Même impulsion chez Ambre Jarno. La Française crée Maison intègre à Ouagadougou en 2017, qui édite des objets en bronze à partir du savoir-faire ancestral de la cire perdue, afin de soutenir cet artisanat en perte de vitesse. Elle a monté un atelier avec une quinzaine d'artisans, qui avaient jusque-là plutôt l'habitude de réaliser des objets folkloriques. « Le métier de designer n'existe pas au Burkina Faso, il n'y a pas d'écoles d'art. » Afin de pallier ce manque, elle invite régulièrement des designers, comme le Français Noé Duchaufour-Lawrance à créer sur place et échanger avec ses artisans.
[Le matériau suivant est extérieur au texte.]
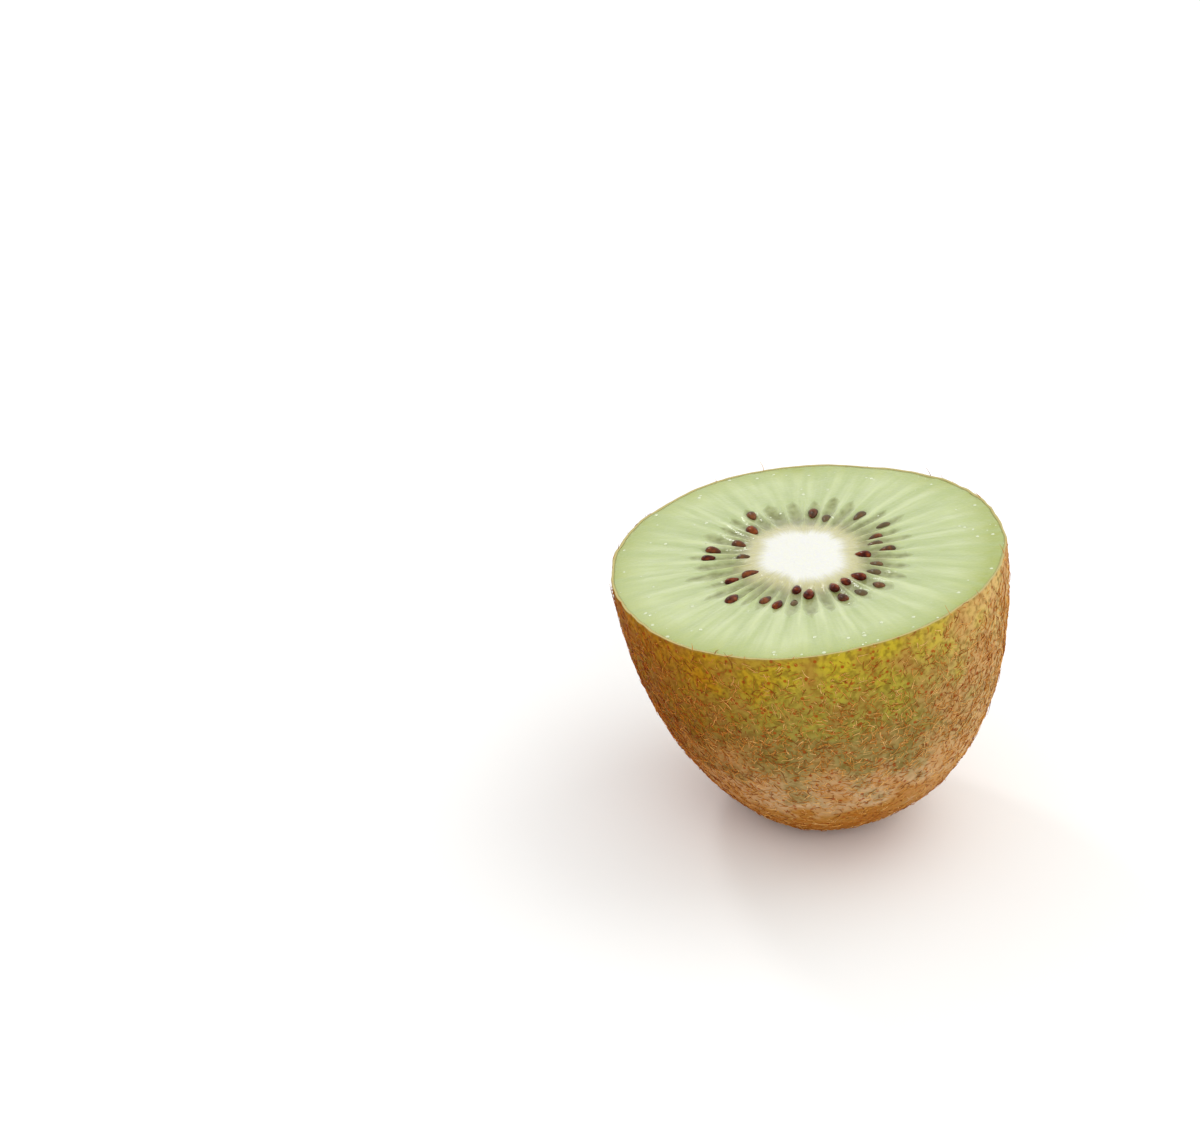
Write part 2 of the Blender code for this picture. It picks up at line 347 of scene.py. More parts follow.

Qu'ils soient Sud-Africains ou originaires d'Afrique de l'Ouest, le point commun de ces designers est l'engagement social et participatif, le désir de sauver leur économie culturelle, sans oublier une parfaite maîtrise des outils numériques. Cette génération est, selon Cloé Pitiot, conservatrice au département moderne et contemporain du musée des Arts décoratifs, « totalement ancrée dans son époque, elle ouvre une nouvelle voie : plus connectée et plus soucieuse de la planète. Les designers travaillent tous en synergie, il y a beaucoup d'échanges entre les différents acteurs du domaine à travers le continent. Les réseaux sociaux leur permettent de se développer très vite, ils sont hyperconnectés et c'est une vraie force. »
La création est là, mais il lui reste à gagner en visibilité. Le marché international du design africain est en pleine gestation. Charlotte Lidon et Olivia Anani, codirectrices du département Afrique + Art moderne et contemporain de la maison Piasa, y sont très attentives. Si des pièces sont régulièrement intégrées dans leurs ventes, c'est encore un marché à construire. « Les designers ont besoin d'être davantage valorisés, notamment à travers des expositions. Celle consacrée actuellement au Palais de Lomé à Kossi Aguessy va inévitablement contribuer à sa cote », indiquent-elles. Sans doute, c'est le bon moment d'investir.
AKAA. Il y a six ans, Victoria Mann fonde à Paris cette foire dédiée à l'art et au design africain. Cette historienne spécialiste des scènes artistiques du continent fait à l'époque le constat que ces artistes et designers sont sous-représentés en France. Une plate-forme culturelle et commerciale leur manquait pour gagner en visibilité. AKAA rassemble 50 galeries et a réuni 16.000 visiteurs lors de sa dernière édition. Prochain rendez-vous : du 11 au 14 novembre 2021.
1-54. La foire 1-54, elle aussi consacrée à la scène artistique africaine, a vu le jour à Londres en 2013, avant de s'exporter à New York et Marrakech. Aujourd'hui, ces événements drainent un large public et plus seulement des collectionneurs avertis.